Chronic obstructive pulmonary disease (COPD) is a disease that is characterized by irreversible and progressive airflow obstruction, and is associated with high morbidity and mortality [1
]. COPD is predominantly diagnosed in adults aged well over 40 years. In developed countries cigarette smoking is the main risk factor [2
], and accelerated lung function decline is the predominant clinical and prognostic hallmark of the disease [3
]. Spirometry is recommended to assess airflow obstruction, i.e. to establish the ratio of the forced expiratory volume in one second (FEV1) and forced vital capacity (FVC). Next, severity of obstruction is quantified by calculation of FEV1 as percentage of predicted value.
For subjects suspected of having the disease current clinical COPD guidelines recommend a fixed FEV1/FVC cutpoint < 0.70 (after administration of a bronchodilator) to decide whether or not airflow obstruction is present [1
]. However, because lung function physiologically declines with age [5
], it has recently been advocated that a correct definition of airflow obstruction should not be based on a fixed cutpoint for all ages, but should take the physiological decline into account [6
]. One suggested approach for this is to use lower limit of normal (LLN) cutpoints based on the distribution of FEV1/FVC values in an appropriate reference population, which takes gender and age differences between individuals into account [7
]. Several recent studies have shown high rates of false-positive interpretations (especially among elderly subjects) when the 0.70 fixed cutpoint is off-set against an age-specific LLN cutpoint [9
]. Because the majority of COPD patients are diagnosed and managed in primary care [15
] and primary care doctors need to differentiate between various underlying causes for the respiratory symptoms a patient presents with (i.e., asthma, COPD, congestive heart failure, and a wide range of other causes), it is especially important for them to know which cutpoint is preferred when assessing the presence (or absence) of airflow obstruction. This is even more important because in elderly patients co-morbid conditions are often present, and misattribution of a patient's symptoms (e.g., dyspnoea) to COPD could lead to inappropriate or delayed treatment.
We previously reported on the use of different criteria to diagnose airflow obstruction in subjects who present with respiratory symptoms in primary care [16
]. To date, little longitudinal research has been published to establish the course of clinical markers of COPD prognosis in relation to the recommended diagnostic criteria for airflow obstruction [17
]. An influential review acknowledged that overestimation of airflow obstruction with the fixed FEV1/FVC ratio becomes more problematic with increasing age, but also stated that the incremental benefits of changing the recommendation to use the fixed 0.70 cutpoint in COPD guidelines remain to be seen [20
]. Recent discussions illustrate that there currently is no consensus on this issue [21
] and that there is a clear need for further evidence.

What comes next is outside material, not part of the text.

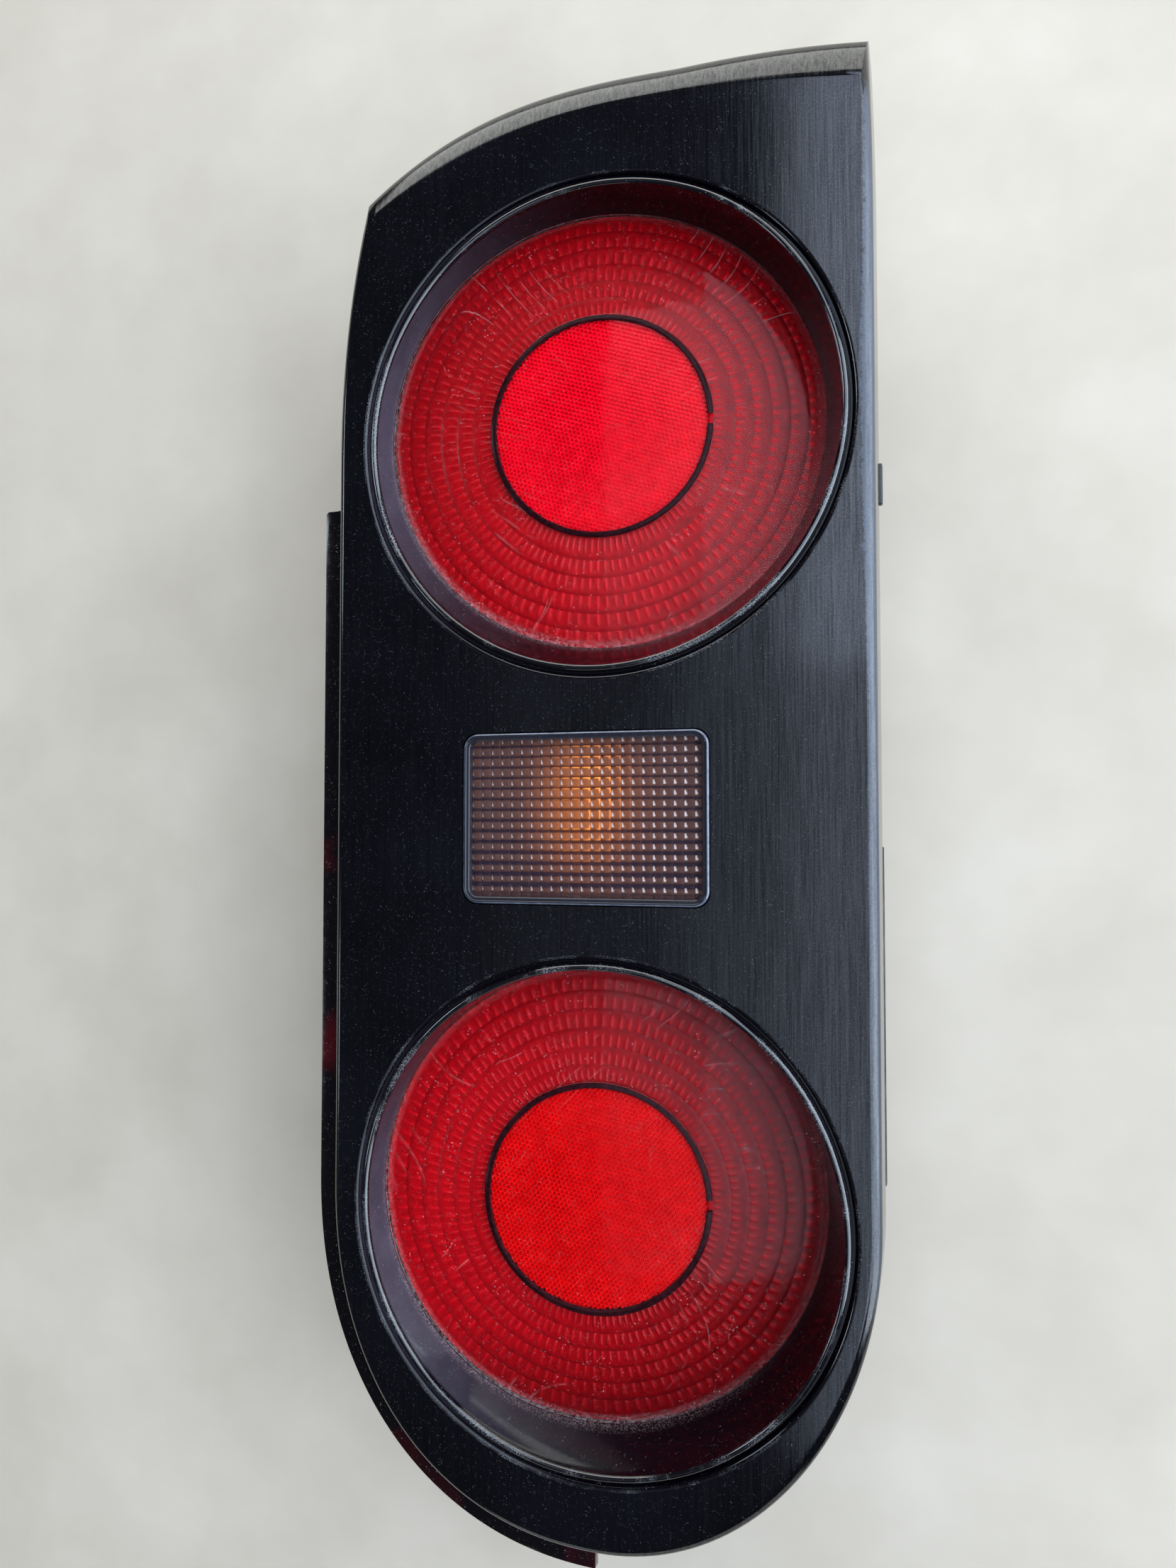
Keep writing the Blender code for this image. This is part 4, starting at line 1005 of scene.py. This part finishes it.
def window_pillows(material):
    """Field of small pillows; stored values say where each cell has painted shade, a painted highlight
    on its shoulder, a painted glint, or the painted amber glow.
    """
    width, height = (side - 2 * WINDOW_BORDER for side in WINDOW_SIZE)
    fine, part_row = 12, 0.64
    count_x, count_y = width / PILLOW_X, height / PILLOW_Y
    grid_x, grid_y = np.meshgrid(np.linspace(0, count_x, round(count_x * fine) + 1),
                                 np.linspace(0, count_y, round(count_y * fine) + 1))
    cell_x, cell_y = (grid_x + 1e-6) % 1.0, (grid_y + part_row + 1e-6) % 1.0
    x = WINDOW_CENTRE[0] - width / 2 + grid_x * PILLOW_X
    y = WINDOW_CENTRE[1] - height / 2 + grid_y * PILLOW_Y
    side, rise = 2 * cell_x - 1, 2 * cell_y - 1
    bulge = (1 - np.abs(side) ** 3) * (1 - np.abs(rise) ** 3)
    across, up = grid_x / count_x, grid_y / count_y
    # painted shade: each cell has a dark step band over it that grows towards the foot, and dark gaps
    # between cells that fade to the right
    step = 0.10 + 0.34 * unit(1.0 - up / 0.75) ** 1.3
    shade = unit((1.0 - step - cell_y) / 0.08) * unit((cell_y - 0.02) / 0.10)
    gap = unit((1.0 - np.abs(side)) / 0.22)
    shade *= gap + (1.0 - gap) * unit(0.25 + 0.75 * across)
    # painted glint: a pale upright wedge near the left side of each cell, thinner towards the left
    slant = np.clip(0.13 + 0.17 * across ** 0.6 + 0.45 * (0.30 - cell_y), 0.05, 1.0)
    painted_glint = unit((cell_x - 0.02) / 0.05) * unit((slant + 0.05 - cell_x) / 0.05)
    painted_glint *= unit((cell_y - 0.22) / 0.05) * unit((0.72 - cell_y) / 0.08)
    whole = grid_y + part_row > 1.0
    painted_glint *= (0.55 + 0.45 * across ** 0.5) * whole
    shade = np.where(whole, shade, 0.45)
    # painted highlight: the shoulder of each cell that faces away from the bulb is painted bright
    # amber, in place of the bulb's light caught there
    away_x, away_y = np.maximum(x - BULB_AT[0], 0.0), y - BULB_AT[1]
    reach = np.hypot(away_x, away_y) + 0.5
    edge = (np.abs(side) ** 4 + np.abs(rise) ** 4) ** 0.25
    facing = (side * away_x + rise * away_y) / (reach * np.hypot(side, rise).clip(0.1))
    lip = unit((edge - 0.66) / 0.14) * unit((facing - 0.60) / 0.3)
    lip *= unit((1.0 - step - cell_y) / 0.05 + 1.0) * whole
    lip *= falloff(x - LIPS_AT[0], 9.5, 9.0) * falloff(y - LIPS_AT[1], 18.0, 12.0)
    # painted glow: amber light painted round the bulb, in place of its light through the optics
    painted_glow = falloff(x - BULB_AT[0], 12.0, 15.0) * falloff(y - BULB_AT[1], 14.0, 20.0)
    rows, columns = x.shape
    index = np.arange(rows * columns).reshape(rows, columns)
    quads = np.stack([index[:-1, :-1], index[:-1, 1:], index[1:, 1:], index[1:, :-1]], axis=-1)
    points = np.stack([x, y, PILLOW_Z + 0.3 * bulge], axis=-1)
    mesh = bpy.data.meshes.new("window_pillows")
    mesh.from_pydata(points.reshape(-1, 3).tolist(), [], quads.reshape(-1, 4).tolist())
    for name, values in (("shade", shade), ("painted_glint", painted_glint), ("lip", lip), ("painted_glow", painted_glow)):
        paint(mesh, values.reshape(-1), name)
    put("window_pillows", closed_below(mesh, 0.3), material, smooth=45.0)


def window_skin(material):
    mesh = plate("window_skin", [window_outline(WINDOW_BORDER + 0.03, 0.8)], 0.06, 0.4)
    paint(mesh, np.zeros(len(mesh.vertices)), "edge")
    piece = put("window_skin", mesh, material)
    piece.visible_shadow = False


# ---------------------------------------------------------------- housing and rear parts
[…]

The aim of the study reported in this paper was to assess lung function decline in symptomatic middle-aged and elderly subjects identified as 'obstructive' according to either the fixed 0.70 FEV1/FVC cutpoint or an age- and gender-specific LLN cutpoint for this ratio. We also investigated whether our findings and conclusions would change when different sets of prediction equations are used to calculate LLN cutpoints for FEV1/FVC.